DIRECTIVE
Return the listing below word for word.

>>

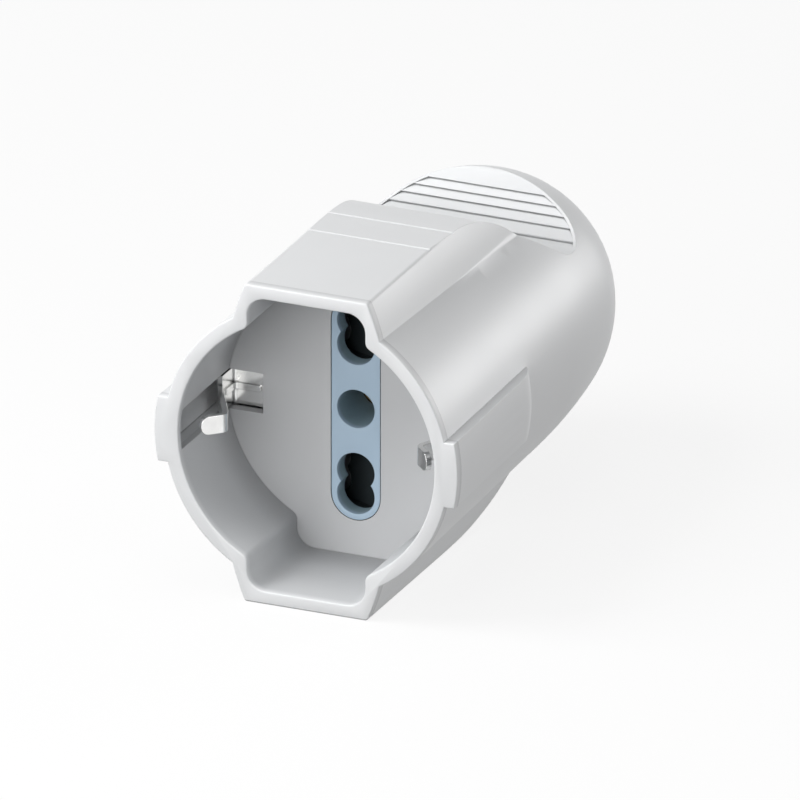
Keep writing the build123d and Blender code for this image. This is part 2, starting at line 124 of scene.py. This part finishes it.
# Metal: size and detail of tarnish patches and of drawing marks, and how long the marks run
TARNISH_SIZE = 1.6 * MM
TARNISH_DETAIL = 4.0
TARNISH_SHADE = 0.86
MARK_SIZE = 0.06 * MM
MARK_DETAIL = 2.0
MARK_STRETCH = (0.12, 1.0, 1.0)

# How much smoother than its average a finish may be, and how much rougher each pattern makes it
SMOOTHER = 0.05
CLOUD_ROUGHER = 0.06
SPECK_ROUGHER = 0.04
TARNISH_ROUGHER = 0.08
MARK_ROUGHER = 0.05

# How open a point in a crease is, at full painted shade and at none
CREASE_SHUT = 0.35
CREASE_OPEN = 0.82

# How wide creases are, and the painted shade that darkens their colour
CREASE_WIDTH = 0.5 * MM
METAL_CREASE_WIDTH = 0.9 * MM
CREASE_SHADE = 0.42
METAL_CREASE_SHADE = 0.22

# How many rays feel for a rounded edge, and how many for a crease
EDGE_RAYS = 6
CREASE_RAYS = 8

# Sockets of the Mix node where it mixes colours: the mask, both colours and the result
MIX_MASK = 0
MIX_LOW = 6
MIX_HIGH = 7
MIX_RESULT = 2

# Depths between which the insert's holes and the recess get their painted darker shade
HOLE_START = 0.2 * MM
HOLE_DEEP = 1.2 * MM
MOUTH_START = 0.1 * MM
MOUTH_END = 1.5 * MM
CUP_START = 2 * MM
CUP_END = 17 * MM
FOOT_START = 10 * MM
FOOT_END = 17.4 * MM

# Share of the painted darker shade that the recess has from its mouth, its depth and its wall's
# foot
MOUTH_SHARE = 0.36
CUP_SHARE = 0.12
FOOT_SHARE = 0.32

# How far a surface faces the front when it starts to count as floor, and when it does fully
FLOOR_STARTS = 0.5
FLOOR_FULLY = 0.9

# The studio: its white, and its faint light from all round
WHITE_LIGHT = (1.0, 1.0, 1.0, 1.0)
SKY = 0.04

# The floor: its tone where it lights the object, its glow to the camera, and half its width
FLOOR_TONE = 0.08
FLOOR_GLOW = 0.85
FLOOR_HALF = 3.0


class Wire:
    """A shader socket, so that expressions on it add their Math nodes."""

    def __init__(self, finish, socket):
        self.finish = finish
        self.socket = socket

    def maths(self, operation, first, second):
        return self.finish.node("ShaderNodeMath", {"operation": operation}, {0: first, 1: second})

    def __add__(self, other):
        return self.maths("ADD", self, other)

    def __radd__(self, other):
        return self.maths("ADD", other, self)

    def __sub__(self, other):
        return self.maths("SUBTRACT", self, other)

    def __rsub__(self, other):
        return self.maths("SUBTRACT", other, self)

    def __mul__(self, other):
        return self.maths("MULTIPLY", self, other)

    def __rmul__(self, other):
        return self.maths("MULTIPLY", other, self)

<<

RESPONSE
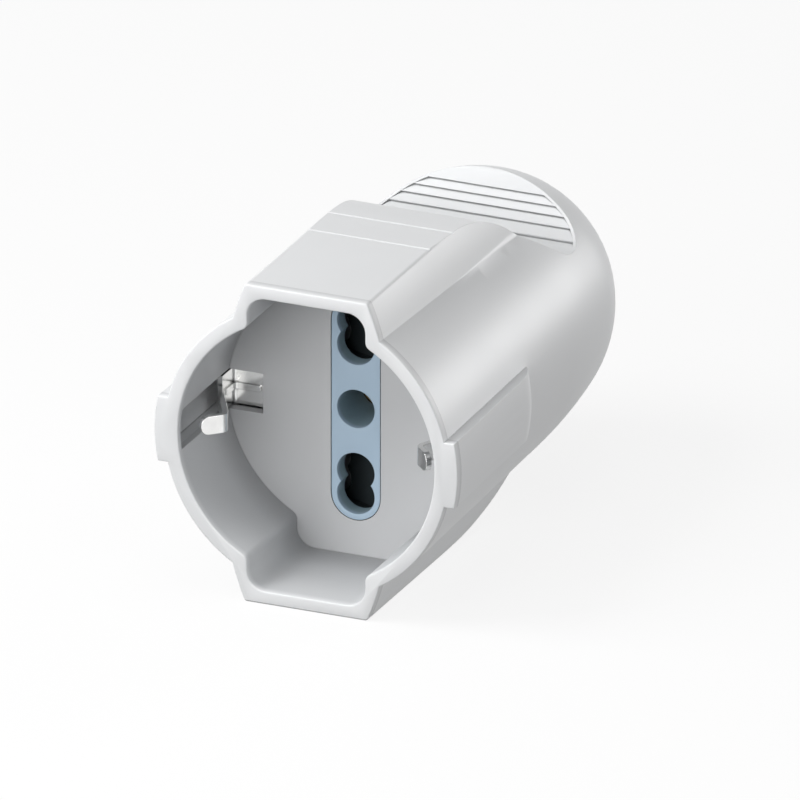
Keep writing the build123d and Blender code for this image. This is part 2, starting at line 124 of scene.py. This part finishes it.
# Metal: size and detail of tarnish patches and of drawing marks, and how long the marks run
TARNISH_SIZE = 1.6 * MM
TARNISH_DETAIL = 4.0
TARNISH_SHADE = 0.86
MARK_SIZE = 0.06 * MM
MARK_DETAIL = 2.0
MARK_STRETCH = (0.12, 1.0, 1.0)

# How much smoother than its average a finish may be, and how much rougher each pattern makes it
SMOOTHER = 0.05
CLOUD_ROUGHER = 0.06
SPECK_ROUGHER = 0.04
TARNISH_ROUGHER = 0.08
MARK_ROUGHER = 0.05

# How open a point in a crease is, at full painted shade and at none
CREASE_SHUT = 0.35
CREASE_OPEN = 0.82

# How wide creases are, and the painted shade that darkens their colour
CREASE_WIDTH = 0.5 * MM
METAL_CREASE_WIDTH = 0.9 * MM
CREASE_SHADE = 0.42
METAL_CREASE_SHADE = 0.22

# How many rays feel for a rounded edge, and how many for a crease
EDGE_RAYS = 6
CREASE_RAYS = 8

# Sockets of the Mix node where it mixes colours: the mask, both colours and the result
MIX_MASK = 0
MIX_LOW = 6
MIX_HIGH = 7
MIX_RESULT = 2

# Depths between which the insert's holes and the recess get their painted darker shade
HOLE_START = 0.2 * MM
HOLE_DEEP = 1.2 * MM
MOUTH_START = 0.1 * MM
MOUTH_END = 1.5 * MM
CUP_START = 2 * MM
CUP_END = 17 * MM
FOOT_START = 10 * MM
FOOT_END = 17.4 * MM

# Share of the painted darker shade that the recess has from its mouth, its depth and its wall's
# foot
MOUTH_SHARE = 0.36
CUP_SHARE = 0.12
FOOT_SHARE = 0.32

# How far a surface faces the front when it starts to count as floor, and when it does fully
FLOOR_STARTS = 0.5
FLOOR_FULLY = 0.9

# The studio: its white, and its faint light from all round
WHITE_LIGHT = (1.0, 1.0, 1.0, 1.0)
SKY = 0.04

# The floor: its tone where it lights the object, its glow to the camera, and half its width
FLOOR_TONE = 0.08
FLOOR_GLOW = 0.85
FLOOR_HALF = 3.0


class Wire:
    """A shader socket, so that expressions on it add their Math nodes."""

    def __init__(self, finish, socket):
        self.finish = finish
        self.socket = socket

    def maths(self, operation, first, second):
        return self.finish.node("ShaderNodeMath", {"operation": operation}, {0: first, 1: second})

    def __add__(self, other):
        return self.maths("ADD", self, other)

    def __radd__(self, other):
        return self.maths("ADD", other, self)

    def __sub__(self, other):
        return self.maths("SUBTRACT", self, other)

    def __rsub__(self, other):
        return self.maths("SUBTRACT", other, self)

    def __mul__(self, other):
        return self.maths("MULTIPLY", self, other)

    def __rmul__(self, other):
        return self.maths("MULTIPLY", other, self)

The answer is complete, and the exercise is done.